On Fri, Aug 15, 2014 at 04:26:01PM +0200, Oleg Nesterov wrote:
> On 08/15, Frederic Weisbecker wrote:
> >
> > 2014-08-14 16:39 GMT+02:00 Oleg Nesterov <oleg@redhat.com>:
> > > On 08/14, Frederic Weisbecker wrote:
> > >>
> > >> I mean the read side doesn't use a lock with seqlocks. It's only made
> > >> of barriers and sequence numbers to ensure the reader doesn't read
> > >> some half-complete update.
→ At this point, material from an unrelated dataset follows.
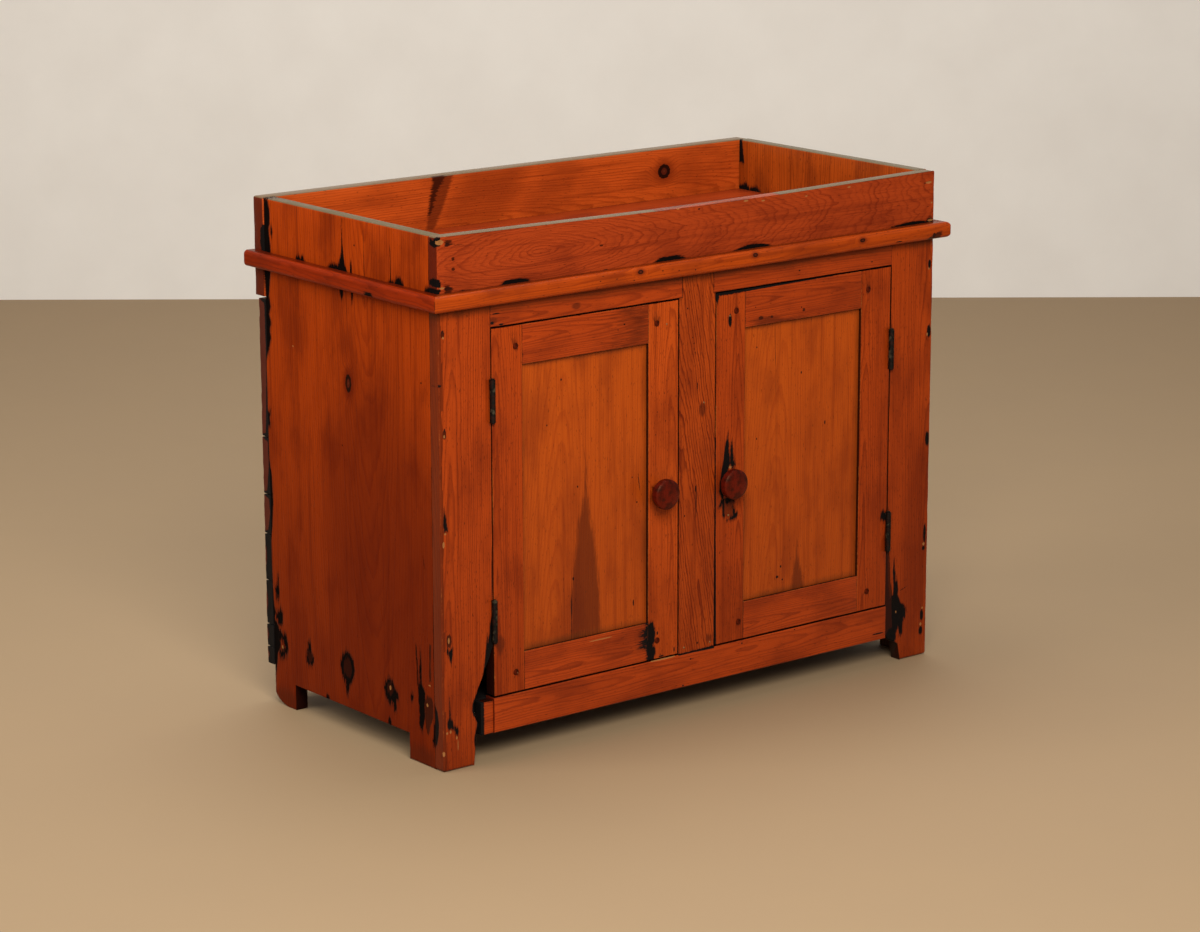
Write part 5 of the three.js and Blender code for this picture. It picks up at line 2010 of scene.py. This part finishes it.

But other than that it can as well see the
> > >> update n - 1 since barriers don't enforce latest results.
> > >
> > > Yes, sure, read_seqcount_begin/read_seqcount_retry "right after"
> > > write_seqcount_begin-update-write_seqcount_begin can miss "update" part
> > > along with ->sequence modifications.
> > >
> > > But I still can't understand how this can lead to non-monotonic results,
> > > could you spell?
> >
> > Well lets say clock = T.
> > CPU 0 updates at T + 1.
> > Then I call clock_gettime() from CPU 1 and CPU 2. CPU 1 reads T + 1
> > while CPU 1 still reads T.
> > If I do yet another round of clock_gettime() on CPU 1 and CPU 2, it's
> > possible that CPU 2 still sees T. With the spinlocked version that
> > thing can't happen, the second round would read at least T + 1 for
> > both CPUs.
> 
> But this is fine? And CPU 2 doesn't see a non-monotonic result?
> 
> OK, this could be wrong if, say,
> 
> 	void print_clock(void)
> 	{
> 		lock(SOME_LOCK);
> 		printk(..., clock_gettime());
> 		unlock(SOME_LOCK);
> 	}
> 	
> printed the non-monotonic numbers if print_clock() is called on CPU_1 and
> then on CPU_2. But in this case CPU_2 can't miss the changes on CPU_0 if
> they were already visible to CPU_1 under the same lock. IOW,
> 
> 	int T = 0;	/* can be incremented at any time */
> 
> 	void check_monotony(void)
> 	{
> 		static int t = 0;
> 
> 		lock(SOME_LOCK);
> 		BUG(t > T);
> 		T = t;
> 		unlock(SOME_LOCK);
> 	}
> 
> must work corrrectly (ignoring overflow) even if T is changed without
> SOME_LOCK.
> 
> Otherwise, without some sort of synchronization the different results on
> CPU_1/2 should be fine.
> 
> Or I am still missing your point?

No I think you're right, as long as ordering against something else is involved,
monotonicity is enforced.

Now I'm trying to think about a case where SMP ordering isn't involved.
Perhaps some usecase based on coupling CPU local clocks and clock_gettime()
where a drift between both can appear. Now using a local clock probably only
makes sense in the context of local usecases where the thread clock update
would be local as well. So that's probably not a problem. Now what if somebody
couples multithread process wide clocks with per CPU local clocks. Well that's
probably too foolish to be considered.